→ AIM
Everything from the line containing "it lies on." through the line containing "bpy.data.objects.remove(obj)" must be quoted exactly; everything else is left out.

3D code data
################

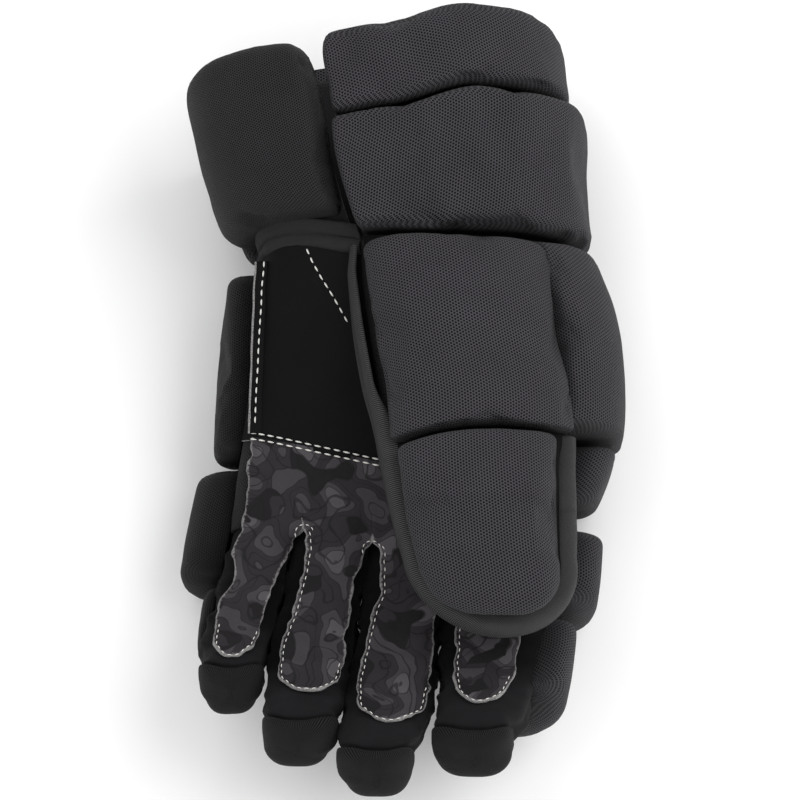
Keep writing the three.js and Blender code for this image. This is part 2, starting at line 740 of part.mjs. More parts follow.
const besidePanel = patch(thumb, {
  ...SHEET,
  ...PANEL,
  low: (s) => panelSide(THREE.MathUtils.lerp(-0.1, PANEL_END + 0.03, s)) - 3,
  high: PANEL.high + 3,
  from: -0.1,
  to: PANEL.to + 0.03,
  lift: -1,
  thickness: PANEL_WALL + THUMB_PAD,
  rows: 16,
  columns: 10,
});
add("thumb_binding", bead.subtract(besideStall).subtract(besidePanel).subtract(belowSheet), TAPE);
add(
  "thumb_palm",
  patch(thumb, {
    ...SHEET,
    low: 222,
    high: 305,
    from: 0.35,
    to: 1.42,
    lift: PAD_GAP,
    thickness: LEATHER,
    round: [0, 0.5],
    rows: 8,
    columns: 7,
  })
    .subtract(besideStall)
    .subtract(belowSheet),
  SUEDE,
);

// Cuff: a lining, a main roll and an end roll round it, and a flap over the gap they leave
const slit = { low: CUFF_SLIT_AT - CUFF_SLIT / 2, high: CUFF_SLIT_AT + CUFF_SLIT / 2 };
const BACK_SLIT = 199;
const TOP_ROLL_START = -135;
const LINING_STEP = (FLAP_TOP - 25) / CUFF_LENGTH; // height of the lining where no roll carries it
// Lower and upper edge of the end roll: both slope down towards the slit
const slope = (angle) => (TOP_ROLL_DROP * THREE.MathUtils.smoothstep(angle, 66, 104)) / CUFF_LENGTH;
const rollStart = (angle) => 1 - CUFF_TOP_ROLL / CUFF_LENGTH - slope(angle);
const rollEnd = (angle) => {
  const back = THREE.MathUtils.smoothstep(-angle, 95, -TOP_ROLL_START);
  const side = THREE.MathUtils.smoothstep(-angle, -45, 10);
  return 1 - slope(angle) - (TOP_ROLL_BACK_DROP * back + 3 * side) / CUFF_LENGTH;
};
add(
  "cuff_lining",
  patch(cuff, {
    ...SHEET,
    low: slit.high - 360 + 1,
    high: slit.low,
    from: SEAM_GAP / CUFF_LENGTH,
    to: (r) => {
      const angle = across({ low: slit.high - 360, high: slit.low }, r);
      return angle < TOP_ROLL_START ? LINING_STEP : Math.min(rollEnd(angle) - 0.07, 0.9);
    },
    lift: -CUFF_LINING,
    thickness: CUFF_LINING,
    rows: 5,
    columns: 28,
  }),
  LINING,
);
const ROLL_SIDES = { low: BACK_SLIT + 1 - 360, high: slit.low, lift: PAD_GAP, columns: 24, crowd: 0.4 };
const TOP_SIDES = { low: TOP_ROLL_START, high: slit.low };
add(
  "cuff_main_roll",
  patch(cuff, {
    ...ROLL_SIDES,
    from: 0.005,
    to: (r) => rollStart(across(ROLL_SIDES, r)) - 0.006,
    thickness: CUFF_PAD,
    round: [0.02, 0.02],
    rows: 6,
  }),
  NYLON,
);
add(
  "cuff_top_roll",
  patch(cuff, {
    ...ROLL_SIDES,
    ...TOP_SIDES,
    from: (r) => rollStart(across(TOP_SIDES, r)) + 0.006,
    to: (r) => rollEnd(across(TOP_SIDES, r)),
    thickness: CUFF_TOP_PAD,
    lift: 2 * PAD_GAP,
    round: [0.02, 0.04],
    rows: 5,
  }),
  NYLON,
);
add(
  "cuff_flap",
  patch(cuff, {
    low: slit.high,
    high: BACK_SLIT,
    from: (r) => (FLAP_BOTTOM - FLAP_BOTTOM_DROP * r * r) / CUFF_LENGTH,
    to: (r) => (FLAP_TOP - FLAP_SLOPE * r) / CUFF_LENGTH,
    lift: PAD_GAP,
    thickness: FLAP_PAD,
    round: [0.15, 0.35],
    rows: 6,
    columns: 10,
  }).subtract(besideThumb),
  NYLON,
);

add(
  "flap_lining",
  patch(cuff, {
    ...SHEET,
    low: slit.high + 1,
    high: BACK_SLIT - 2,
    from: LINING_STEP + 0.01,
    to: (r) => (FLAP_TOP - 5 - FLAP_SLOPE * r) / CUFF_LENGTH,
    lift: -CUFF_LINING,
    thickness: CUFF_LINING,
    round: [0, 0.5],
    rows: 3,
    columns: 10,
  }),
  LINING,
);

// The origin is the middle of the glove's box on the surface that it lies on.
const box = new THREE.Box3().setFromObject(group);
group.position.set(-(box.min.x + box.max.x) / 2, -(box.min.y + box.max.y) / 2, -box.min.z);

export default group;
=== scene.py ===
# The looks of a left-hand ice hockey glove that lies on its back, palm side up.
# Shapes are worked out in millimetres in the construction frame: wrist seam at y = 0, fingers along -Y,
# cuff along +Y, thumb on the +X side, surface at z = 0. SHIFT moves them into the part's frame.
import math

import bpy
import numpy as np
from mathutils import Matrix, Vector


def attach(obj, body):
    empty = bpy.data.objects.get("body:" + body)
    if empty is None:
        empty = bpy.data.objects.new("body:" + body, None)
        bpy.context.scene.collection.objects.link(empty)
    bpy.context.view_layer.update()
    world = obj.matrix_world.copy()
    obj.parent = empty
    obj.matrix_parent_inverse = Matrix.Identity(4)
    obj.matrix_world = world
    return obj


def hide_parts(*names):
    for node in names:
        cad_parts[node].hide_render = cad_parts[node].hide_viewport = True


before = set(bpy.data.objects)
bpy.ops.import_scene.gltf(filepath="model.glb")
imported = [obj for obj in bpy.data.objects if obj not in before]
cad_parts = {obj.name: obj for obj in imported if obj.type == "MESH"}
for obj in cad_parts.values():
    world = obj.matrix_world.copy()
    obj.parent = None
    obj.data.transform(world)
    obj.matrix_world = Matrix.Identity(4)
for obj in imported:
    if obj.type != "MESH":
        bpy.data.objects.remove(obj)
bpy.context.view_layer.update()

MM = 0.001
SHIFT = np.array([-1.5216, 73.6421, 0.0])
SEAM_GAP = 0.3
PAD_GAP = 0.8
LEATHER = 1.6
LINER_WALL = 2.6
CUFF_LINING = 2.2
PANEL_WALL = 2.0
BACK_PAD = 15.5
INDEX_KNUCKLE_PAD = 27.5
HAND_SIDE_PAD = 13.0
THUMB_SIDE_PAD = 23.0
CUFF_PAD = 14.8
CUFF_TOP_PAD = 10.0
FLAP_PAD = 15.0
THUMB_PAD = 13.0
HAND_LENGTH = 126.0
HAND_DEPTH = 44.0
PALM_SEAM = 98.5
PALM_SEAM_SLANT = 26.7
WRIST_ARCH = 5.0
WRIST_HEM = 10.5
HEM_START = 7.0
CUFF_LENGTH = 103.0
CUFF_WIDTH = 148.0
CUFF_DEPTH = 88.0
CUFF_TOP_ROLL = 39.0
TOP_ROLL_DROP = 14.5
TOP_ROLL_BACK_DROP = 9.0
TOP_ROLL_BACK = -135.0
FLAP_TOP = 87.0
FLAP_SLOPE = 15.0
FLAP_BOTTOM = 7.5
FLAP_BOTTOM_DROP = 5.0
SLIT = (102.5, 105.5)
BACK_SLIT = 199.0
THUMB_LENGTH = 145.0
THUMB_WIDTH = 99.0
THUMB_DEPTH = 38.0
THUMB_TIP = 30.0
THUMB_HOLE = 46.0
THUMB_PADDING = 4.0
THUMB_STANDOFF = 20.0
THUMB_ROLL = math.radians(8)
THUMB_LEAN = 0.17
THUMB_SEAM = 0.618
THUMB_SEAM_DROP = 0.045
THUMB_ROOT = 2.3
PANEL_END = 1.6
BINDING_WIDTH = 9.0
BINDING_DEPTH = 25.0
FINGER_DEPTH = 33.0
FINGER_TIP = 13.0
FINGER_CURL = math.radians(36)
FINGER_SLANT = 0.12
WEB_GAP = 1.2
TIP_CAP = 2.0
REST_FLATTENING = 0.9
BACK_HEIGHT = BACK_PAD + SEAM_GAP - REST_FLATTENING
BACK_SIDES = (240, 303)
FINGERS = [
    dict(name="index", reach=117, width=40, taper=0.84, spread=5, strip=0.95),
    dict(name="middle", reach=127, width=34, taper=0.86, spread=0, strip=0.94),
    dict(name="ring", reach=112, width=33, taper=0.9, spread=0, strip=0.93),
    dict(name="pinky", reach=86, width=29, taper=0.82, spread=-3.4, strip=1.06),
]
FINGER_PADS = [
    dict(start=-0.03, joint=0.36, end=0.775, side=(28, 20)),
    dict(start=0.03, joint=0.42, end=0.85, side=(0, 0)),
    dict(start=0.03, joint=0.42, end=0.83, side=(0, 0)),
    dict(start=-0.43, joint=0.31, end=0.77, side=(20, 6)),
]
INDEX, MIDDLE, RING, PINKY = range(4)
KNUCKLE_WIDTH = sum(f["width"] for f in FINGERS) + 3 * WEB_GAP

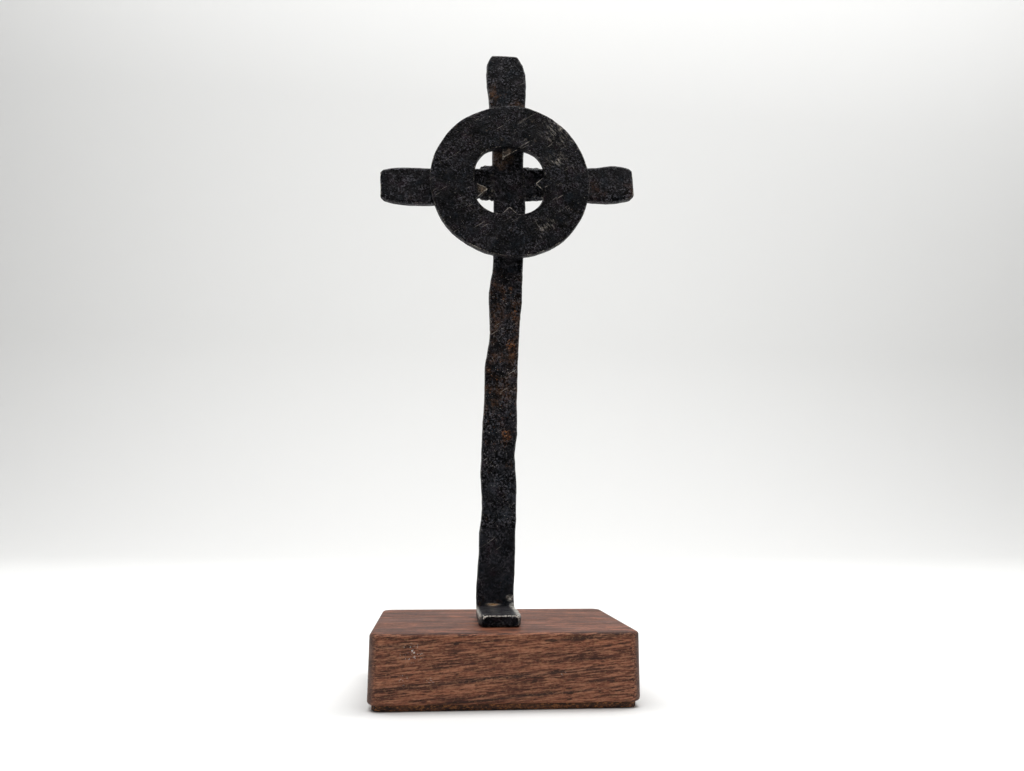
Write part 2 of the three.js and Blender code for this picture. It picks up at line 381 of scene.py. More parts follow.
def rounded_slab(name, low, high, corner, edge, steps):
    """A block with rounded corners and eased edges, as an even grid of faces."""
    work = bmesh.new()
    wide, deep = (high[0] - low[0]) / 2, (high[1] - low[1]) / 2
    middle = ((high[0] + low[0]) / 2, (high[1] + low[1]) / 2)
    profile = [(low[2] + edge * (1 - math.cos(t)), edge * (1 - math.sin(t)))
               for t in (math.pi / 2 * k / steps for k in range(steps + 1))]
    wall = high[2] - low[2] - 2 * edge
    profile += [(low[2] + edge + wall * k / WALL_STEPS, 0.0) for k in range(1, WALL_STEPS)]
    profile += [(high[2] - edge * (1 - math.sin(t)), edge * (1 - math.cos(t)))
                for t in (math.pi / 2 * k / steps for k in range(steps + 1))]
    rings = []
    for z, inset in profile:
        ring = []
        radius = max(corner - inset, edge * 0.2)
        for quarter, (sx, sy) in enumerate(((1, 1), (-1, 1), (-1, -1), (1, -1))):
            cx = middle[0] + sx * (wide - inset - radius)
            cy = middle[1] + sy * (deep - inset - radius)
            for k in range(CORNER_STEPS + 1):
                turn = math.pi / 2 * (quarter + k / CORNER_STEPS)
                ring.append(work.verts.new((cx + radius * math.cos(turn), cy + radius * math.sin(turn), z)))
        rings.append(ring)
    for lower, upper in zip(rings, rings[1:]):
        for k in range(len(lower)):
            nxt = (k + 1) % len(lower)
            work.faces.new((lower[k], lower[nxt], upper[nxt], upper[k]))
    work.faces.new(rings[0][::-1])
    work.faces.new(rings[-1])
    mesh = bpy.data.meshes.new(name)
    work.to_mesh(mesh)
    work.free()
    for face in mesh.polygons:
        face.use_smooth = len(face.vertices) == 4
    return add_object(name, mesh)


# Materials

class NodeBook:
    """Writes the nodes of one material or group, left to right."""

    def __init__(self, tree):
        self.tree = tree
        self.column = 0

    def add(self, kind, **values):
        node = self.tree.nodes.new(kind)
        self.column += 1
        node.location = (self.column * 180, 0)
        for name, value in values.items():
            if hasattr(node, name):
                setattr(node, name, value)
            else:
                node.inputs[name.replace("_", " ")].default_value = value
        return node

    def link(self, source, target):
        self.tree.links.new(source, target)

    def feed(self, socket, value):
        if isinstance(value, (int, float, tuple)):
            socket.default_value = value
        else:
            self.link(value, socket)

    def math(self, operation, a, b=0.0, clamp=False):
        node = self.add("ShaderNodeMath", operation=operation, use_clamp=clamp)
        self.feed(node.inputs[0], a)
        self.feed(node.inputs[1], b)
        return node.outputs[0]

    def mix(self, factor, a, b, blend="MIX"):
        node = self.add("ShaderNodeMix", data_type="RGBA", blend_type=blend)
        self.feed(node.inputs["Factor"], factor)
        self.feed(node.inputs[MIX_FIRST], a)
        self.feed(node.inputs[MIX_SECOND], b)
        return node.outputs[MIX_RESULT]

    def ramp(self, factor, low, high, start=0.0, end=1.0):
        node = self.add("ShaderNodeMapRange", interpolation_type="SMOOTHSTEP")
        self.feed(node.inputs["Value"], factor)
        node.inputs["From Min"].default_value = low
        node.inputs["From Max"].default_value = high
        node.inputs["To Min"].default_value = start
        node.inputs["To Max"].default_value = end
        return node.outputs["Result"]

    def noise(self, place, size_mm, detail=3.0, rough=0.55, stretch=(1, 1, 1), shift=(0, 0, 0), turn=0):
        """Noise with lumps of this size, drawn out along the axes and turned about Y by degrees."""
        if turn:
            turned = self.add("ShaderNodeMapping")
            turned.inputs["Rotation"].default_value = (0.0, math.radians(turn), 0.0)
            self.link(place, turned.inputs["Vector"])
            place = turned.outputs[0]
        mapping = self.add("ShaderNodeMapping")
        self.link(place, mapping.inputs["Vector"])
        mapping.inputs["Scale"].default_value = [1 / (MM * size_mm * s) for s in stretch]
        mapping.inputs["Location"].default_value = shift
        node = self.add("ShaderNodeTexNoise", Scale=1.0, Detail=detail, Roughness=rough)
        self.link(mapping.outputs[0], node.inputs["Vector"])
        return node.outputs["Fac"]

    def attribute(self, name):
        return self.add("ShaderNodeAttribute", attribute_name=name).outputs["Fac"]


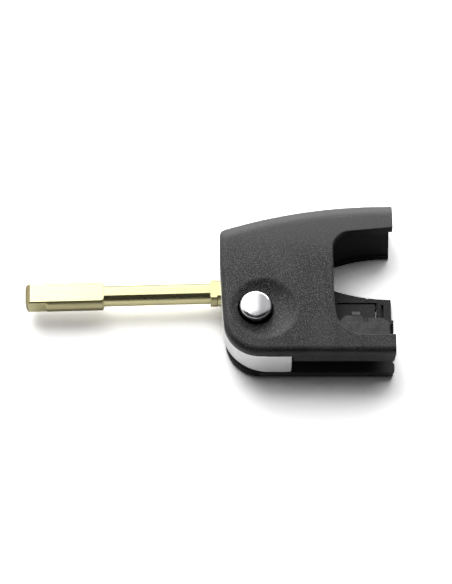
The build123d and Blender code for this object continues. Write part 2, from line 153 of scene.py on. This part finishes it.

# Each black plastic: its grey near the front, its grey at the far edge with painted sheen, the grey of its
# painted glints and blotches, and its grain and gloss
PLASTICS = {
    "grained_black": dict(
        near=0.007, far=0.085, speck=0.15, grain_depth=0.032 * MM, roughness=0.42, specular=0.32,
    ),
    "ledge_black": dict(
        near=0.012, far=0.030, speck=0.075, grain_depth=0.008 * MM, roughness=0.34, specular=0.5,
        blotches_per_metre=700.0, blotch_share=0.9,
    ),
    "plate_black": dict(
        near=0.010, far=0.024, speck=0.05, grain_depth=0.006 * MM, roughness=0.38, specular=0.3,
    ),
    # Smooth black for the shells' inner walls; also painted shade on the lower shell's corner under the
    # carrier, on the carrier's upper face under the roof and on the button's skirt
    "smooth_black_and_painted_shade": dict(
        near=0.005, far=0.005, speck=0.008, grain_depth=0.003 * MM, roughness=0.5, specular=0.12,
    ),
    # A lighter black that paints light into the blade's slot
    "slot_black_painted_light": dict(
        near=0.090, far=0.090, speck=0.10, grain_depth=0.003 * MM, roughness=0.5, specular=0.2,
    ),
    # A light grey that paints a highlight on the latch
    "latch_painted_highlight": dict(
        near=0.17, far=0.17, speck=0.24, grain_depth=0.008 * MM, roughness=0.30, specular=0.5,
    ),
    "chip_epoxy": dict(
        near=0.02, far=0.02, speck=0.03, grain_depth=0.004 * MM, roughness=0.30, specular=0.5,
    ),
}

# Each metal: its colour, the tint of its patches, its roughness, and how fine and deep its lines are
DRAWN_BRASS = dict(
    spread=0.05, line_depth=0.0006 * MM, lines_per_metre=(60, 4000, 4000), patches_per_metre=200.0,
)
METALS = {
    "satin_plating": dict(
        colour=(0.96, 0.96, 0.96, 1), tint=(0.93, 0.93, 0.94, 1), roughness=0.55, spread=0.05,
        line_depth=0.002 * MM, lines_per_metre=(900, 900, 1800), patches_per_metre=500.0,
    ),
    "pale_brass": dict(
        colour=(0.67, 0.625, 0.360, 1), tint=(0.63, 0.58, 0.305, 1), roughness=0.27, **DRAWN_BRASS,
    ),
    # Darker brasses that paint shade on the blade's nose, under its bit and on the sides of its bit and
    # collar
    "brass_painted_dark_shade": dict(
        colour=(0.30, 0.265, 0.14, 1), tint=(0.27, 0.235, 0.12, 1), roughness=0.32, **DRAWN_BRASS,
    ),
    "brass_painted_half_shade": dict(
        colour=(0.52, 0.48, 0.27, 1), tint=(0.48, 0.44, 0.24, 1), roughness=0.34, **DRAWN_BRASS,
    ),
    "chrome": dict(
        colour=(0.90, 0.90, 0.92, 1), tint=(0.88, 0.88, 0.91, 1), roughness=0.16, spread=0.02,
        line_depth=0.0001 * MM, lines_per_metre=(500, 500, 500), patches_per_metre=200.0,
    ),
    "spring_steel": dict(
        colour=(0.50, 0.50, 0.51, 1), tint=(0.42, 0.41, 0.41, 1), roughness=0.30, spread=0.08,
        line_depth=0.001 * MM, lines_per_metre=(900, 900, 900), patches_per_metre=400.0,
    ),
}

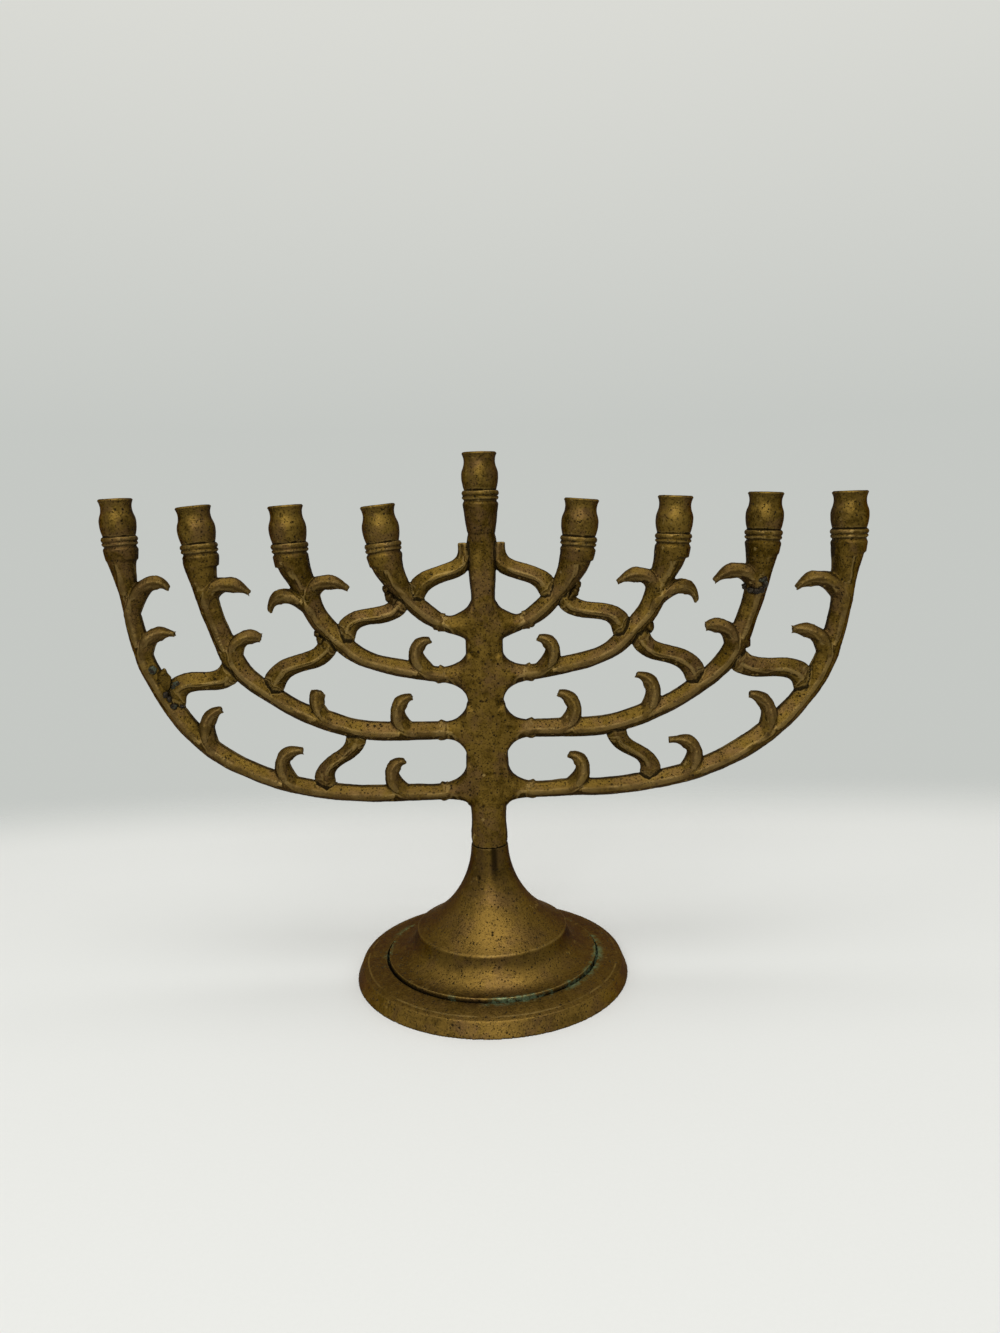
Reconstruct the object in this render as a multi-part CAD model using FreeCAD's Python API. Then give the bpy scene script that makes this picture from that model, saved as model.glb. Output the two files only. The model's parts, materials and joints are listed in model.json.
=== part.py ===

################

→ THE RESPONSE
// The origin is the middle of the glove's box on the surface that it lies on.
const box = new THREE.Box3().setFromObject(group);
group.position.set(-(box.min.x + box.max.x) / 2, -(box.min.y + box.max.y) / 2, -box.min.z);

export default group;
=== scene.py ===
# The looks of a left-hand ice hockey glove that lies on its back, palm side up.
# Shapes are worked out in millimetres in the construction frame: wrist seam at y = 0, fingers along -Y,
# cuff along +Y, thumb on the +X side, surface at z = 0. SHIFT moves them into the part's frame.
import math

import bpy
import numpy as np
from mathutils import Matrix, Vector


def attach(obj, body):
    empty = bpy.data.objects.get("body:" + body)
    if empty is None:
        empty = bpy.data.objects.new("body:" + body, None)
        bpy.context.scene.collection.objects.link(empty)
    bpy.context.view_layer.update()
    world = obj.matrix_world.copy()
    obj.parent = empty
    obj.matrix_parent_inverse = Matrix.Identity(4)
    obj.matrix_world = world
    return obj


def hide_parts(*names):
    for node in names:
        cad_parts[node].hide_render = cad_parts[node].hide_viewport = True


before = set(bpy.data.objects)
bpy.ops.import_scene.gltf(filepath="model.glb")
imported = [obj for obj in bpy.data.objects if obj not in before]
cad_parts = {obj.name: obj for obj in imported if obj.type == "MESH"}
for obj in cad_parts.values():
    world = obj.matrix_world.copy()
    obj.parent = None
    obj.data.transform(world)
    obj.matrix_world = Matrix.Identity(4)
for obj in imported:
    if obj.type != "MESH":
        bpy.data.objects.remove(obj)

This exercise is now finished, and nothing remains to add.